Select every line below containing the word "handed".

══════

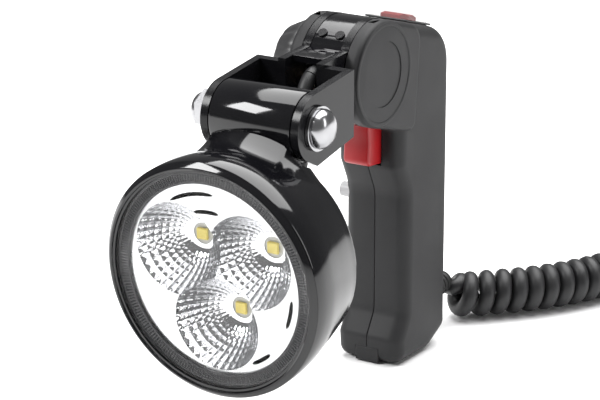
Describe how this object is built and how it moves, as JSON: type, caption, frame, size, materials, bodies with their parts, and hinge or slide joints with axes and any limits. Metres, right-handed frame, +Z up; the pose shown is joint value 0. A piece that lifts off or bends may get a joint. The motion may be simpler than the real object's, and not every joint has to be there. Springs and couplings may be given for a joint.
{
  "type": "hand-held search lamp",
  "caption": "Hand-held LED search lamp: a round black lamp head on a tilting yoke, a pistol grip with a red trigger, and a curly lead to a vehicle power plug.",
  "frame": {"origin": "on the resting surface under the middle of the lamp and handle, the supply lead left out", "axes": "+Z up along the grip, the beam leaves towards -Y, +X is the side without the clamp knob"},
  "size_m": [0.1023, 0.4649, 0.1364],
  "materials": {
    "black_gloss": "gloss black stove enamel",
    "cast_black": "satin black powder coat",
    "yoke_black": "semi-gloss black powder coat",
    "zinc": "bright zinc plate",
    "bronze": "plain sintered bronze",
    "lens_clear": "clear hardened cover lens",
    "black_rubber": "matte black rubber",
    "mask_black": "fine radial ribs, black",
    "reflector_chrome": "metallised plastic",
    "board_white": "white solder resist",
    "led_yellow": "phosphor dome",
    "board_green": "green solder resist",
    "shell_grey": "charcoal, fine grain",
    "knob_black": "satin black",
    "red": "bright red, semi-gloss",
    "boot_clear": "frosted clear silicone",
    "button_grey": "translucent white",
    "lead_black": "matte charcoal polyurethane jacket",
    "plug_black": "satin black",
    "contact": "nickel plate",
    "switch_black": "black moulding",
    "cream": "natural nylon"
  },
  "bodies": {
    "handle": {"shell_near": "shell_grey", "shell_far": "shell_grey", "shell_screws": "zinc", "pivot_sleeve": "zinc", "pivot_nut": "zinc", "trigger_spring": "zinc", "trigger_switch": "switch_black", "switch_frame": "switch_black", "switch_boot": "boot_clear", "lock_spring": "zinc", "terminal_block": "cream", "base_lug": "shell_grey", "lead_gland": "switch_black", "strain_relief": "black_rubber", "lead_start": "lead_black", "curly_lead": "lead_black", "lead_tail": "lead_black", "plug_body": "plug_black", "plug_cap": "plug_black", "plug_tip": "plug_black", "plug_contacts": "contact", "link_lead_rear": "lead_black"},
    "yoke": {"yoke_arm_near": "yoke_black", "yoke_arm_far": "yoke_black", "yoke_web": "black_gloss", "web_screws": "zinc", "tilt_bolt": "zinc", "dome_nut": "zinc", "bolt_washers": "zinc", "friction_discs": "bronze", "link_lead_front": "lead_black"},
    "head": {"head_housing": "black_gloss", "front_bezel": "black_gloss", "lens": "lens_clear", "lens_gasket": "black_rubber", "mask_ring": "mask_black", "reflector": "reflector_chrome", "led_board": "board_white", "leds": "led_yellow", "driver_board": "board_green", "rear_cover": "cast_black", "rear_seal": "black_rubber", "cover_screws": "zinc", "head_grommet": "black_rubber", "knuckle_bushes": "bronze"},
    "trigger": {"trigger": "red"},
    "rocker": {"rocker": "red"},
    "lock_button": {"lock_button": "button_grey"},
    "clamp": {"clamp_knob": "knob_black", "pivot_bolt": "zinc"}
  },
  "joints": [
    {"name": "yoke_tilt", "type": "hinge", "parent": "handle", "child": "yoke", "pos_m": [0, 0.0215, 0.1166], "axis": [1, 0, 0], "range_deg": [-60, 15], "deforming": ["link_lead_rear"]},
    {"name": "head_tilt", "type": "hinge", "parent": "yoke", "child": "head", "pos_m": [0, -0.032, 0.1105], "axis": [1, 0, 0], "range_deg": [-60, 20], "deforming": ["link_lead_front"]},
    {"name": "trigger_press", "type": "slide", "parent": "handle", "child": "trigger", "axis": [0, 1, 0], "range_m": [0, 0.004], "stiffness_N_per_m": 900, "springref_m": -0.003, "deforming": ["trigger_spring"]},
    {"name": "rocker_tilt", "type": "hinge", "parent": "handle", "child": "rocker", "pos_m": [0, 0.05542, 0.12628], "axis": [1, 0, 0], "range_deg": [-4, 4]},
    {"name": "lock_press", "type": "slide", "parent": "handle", "child": "lock_button", "axis": [1, 0, 0], "range_m": [0, 0.0025], "stiffness_N_per_m": 500, "springref_m": -0.002, "deforming": ["lock_spring"]},
    {"name": "clamp_turn", "type": "hinge", "parent": "handle", "child": "clamp", "pos_m": [0, 0.0215, 0.1166], "axis": [1, 0, 0], "range_deg": [0, 180]}
  ]
}
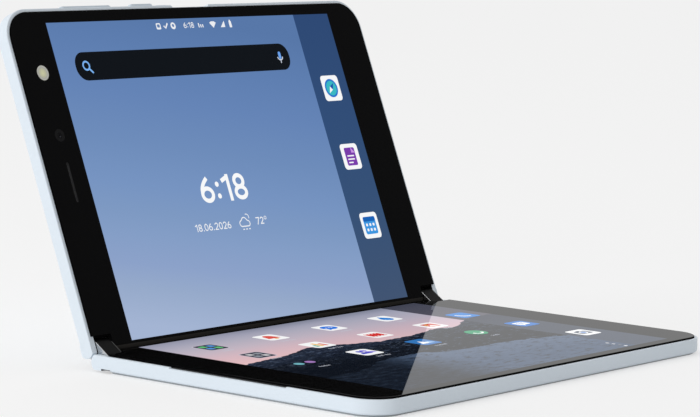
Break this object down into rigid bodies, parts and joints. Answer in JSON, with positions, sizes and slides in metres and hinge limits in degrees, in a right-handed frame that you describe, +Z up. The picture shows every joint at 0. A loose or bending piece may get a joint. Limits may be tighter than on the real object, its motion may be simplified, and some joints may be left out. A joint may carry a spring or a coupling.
{
  "type": "foldable smartphone",
  "caption": "Foldable phone with a screen on each half, joined along one edge by geared dual-axis hinges; stands open like a small laptop and folds shut or right round.",
  "frame": {"origin": "centre of the lower half's back face, which lies flat on the table", "axes": "+X along the hinge towards the right-hand side, +Y away from the user to the hinge, +Z up"},
  "size_m": [0.1452, 0.1312, 0.0906],
  "materials": {
    "frame_shell": "satin moulded white",
    "clear_glass": "polished, clear over the screen",
    "white_glass": "polished, opaque white behind",
    "screen_panel": "lit display panel",
    "alloy_plate": "bead blasted",
    "battery_pouch": "dark matt foil",
    "circuit_board": "solder mask",
    "shield_steel": "tin-plated sheet",
    "motor_steel": "satin",
    "magnet_nickel": "nickel-plated",
    "hinge_steel": "polished",
    "gear_steel": "machined",
    "link_metal": "polished",
    "link_cover_plastic": "matt black",
    "screw_steel": "zinc-plated",
    "flex_film": "polyimide film",
    "camera_body": "matt black",
    "lens_glass": "coated lens",
    "flash_plastic": "clear over yellow phosphor",
    "mesh_steel": "fine woven mesh",
    "receiver_plastic": "matt",
    "port_steel": "deep-drawn",
    "port_plastic": "glass-filled",
    "sensor_pad": "smooth lacquer",
    "key_metal": "satin white",
    "tray_metal": "satin white",
    "card_plastic": "printed card"
  },
  "bodies": {
    "base": {"base_frame": "frame_shell", "base_back_glass": "white_glass", "base_cover_glass": "clear_glass", "base_display": "screen_panel", "base_midplate": "alloy_plate", "base_battery": "battery_pouch", "base_board": "circuit_board", "base_shield_cans": "shield_steel", "base_vibration_motor": "motor_steel", "base_magnets": "magnet_nickel", "base_hinge_brackets": "hinge_steel", "base_hinge_shafts": "gear_steel", "base_bracket_screws": "screw_steel", "base_board_screws": "screw_steel", "base_display_flex": "flex_film"},
    "link_left": {"left_link_housing": "link_metal", "left_link_end_plate": "link_metal", "left_link_cover": "link_cover_plastic"},
    "idler_left_lower": {"left_idler_lower": "gear_steel"},
    "idler_left_upper": {"left_idler_upper": "gear_steel"},
    "link_right": {"right_link_housing": "link_metal", "right_link_end_plate": "link_metal", "right_link_cover": "link_cover_plastic"},
    "idler_right_lower": {"right_idler_lower": "gear_steel"},
    "idler_right_upper": {"right_idler_upper": "gear_steel"},
    "lid": {"lid_frame": "frame_shell", "lid_back_glass": "white_glass", "lid_cover_glass": "clear_glass", "lid_display": "screen_panel", "lid_midplate": "alloy_plate", "lid_battery": "battery_pouch", "lid_main_board": "circuit_board", "lid_shield_cans": "shield_steel", "lid_magnets": "magnet_nickel", "lid_hinge_brackets": "hinge_steel", "lid_hinge_shafts": "gear_steel", "lid_bracket_screws": "screw_steel", "lid_board_screws": "screw_steel", "lid_display_flex": "flex_film", "lid_camera_module": "camera_body", "lid_camera_lens": "lens_glass", "lid_flash_led": "flash_plastic", "lid_earpiece_mesh": "mesh_steel", "lid_receiver": "receiver_plastic", "lid_usb_shell": "port_steel", "lid_usb_tongue": "port_plastic", "lid_card_reader": "port_steel", "lid_side_key_flex": "flex_film", "lid_fingerprint_sensor": "sensor_pad"},
    "volume_rocker": {"volume_rocker": "key_metal"},
    "power_key": {"power_key": "key_metal"},
    "card_tray": {"card_tray": "tray_metal", "card": "card_plastic"}
  },
  "joints": [
    {"name": "fold", "type": "hinge", "parent": "base", "child": "link_left", "pos_m": [0, 0.04425, 0.0024], "axis": [-1, 0, 0], "range_deg": [-56.1, 123.9]},
    {"name": "lid_fold", "type": "hinge", "parent": "link_left", "child": "lid", "pos_m": [0, 0.04848, 0.00524], "axis": [-1, 0, 0], "range_deg": [-56.1, 123.9]},
    {"name": "fold_right", "type": "hinge", "parent": "base", "child": "link_right", "pos_m": [0, 0.04425, 0.0024], "axis": [-1, 0, 0], "range_deg": [-56.1, 123.9]},
    {"name": "idler_left_lower_spin", "type": "hinge", "parent": "link_left", "child": "idler_left_lower", "pos_m": [0, 0.04566, 0.00335], "axis": [-1, 0, 0], "range_deg": [-56.1, 123.9]},
    {"name": "idler_left_upper_spin", "type": "hinge", "parent": "link_left", "child": "idler_left_upper", "pos_m": [0, 0.04707, 0.0043], "axis": [-1, 0, 0], "range_deg": [-123.9, 56.1]},
    {"name": "idler_right_lower_spin", "type": "hinge", "parent": "link_right", "child": "idler_right_lower", "pos_m": [0, 0.04566, 0.00335], "axis": [-1, 0, 0], "range_deg": [-56.1, 123.9]},
    {"name": "idler_right_upper_spin", "type": "hinge", "parent": "link_right", "child": "idler_right_upper", "pos_m": [0, 0.04707, 0.0043], "axis": [-1, 0, 0], "range_deg": [-123.9, 56.1]},
    {"name": "volume_rock", "type": "hinge", "parent": "lid", "child": "volume_rocker", "pos_m": [-0.0394, 0.08198, 0.08732], "axis": [0, -0.9259, 0.3778], "range_deg": [-1, 1], "stiffness_Nm_per_rad": 0.4},
    {"name": "power_press", "type": "slide", "parent": "lid", "child": "power_key", "axis": [0, -0.3778, -0.9259], "range_m": [0, 0.00025], "stiffness_N_per_m": 4000},
    {"name": "tray_slide", "type": "slide", "parent": "lid", "child": "card_tray", "axis": [0, 0.3778, 0.9259], "range_m": [0, 0.014]}
  ],
  "couplings": [
    {"joint": "lid_fold", "follows": "fold", "ratio": 1},
    {"joint": "fold_right", "follows": "fold", "ratio": 1},
    {"joint": "idler_left_lower_spin", "follows": "fold", "ratio": 1},
    {"joint": "idler_left_upper_spin", "follows": "fold", "ratio": -1},
    {"joint": "idler_right_lower_spin", "follows": "fold", "ratio": 1},
    {"joint": "idler_right_upper_spin", "follows": "fold", "ratio": -1}
  ]
}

══════

**Problem solution**
Describe how this object is built and how it moves, as JSON: type, caption, frame, size, materials, bodies with their parts, and hinge or slide joints with axes and any limits. Metres, right-handed frame, +Z up; the pose shown is joint value 0. A piece that lifts off or bends may get a joint. The motion may be simpler than the real object's, and not every joint has to be there. Springs and couplings may be given for a joint.
Break this object down into rigid bodies, parts and joints. Answer in JSON, with positions, sizes and slides in metres and hinge limits in degrees, in a right-handed frame that you describe, +Z up. The picture shows every joint at 0. A loose or bending piece may get a joint. Limits may be tighter than on the real object, its motion may be simplified, and some joints may be left out. A joint may carry a spring or a coupling.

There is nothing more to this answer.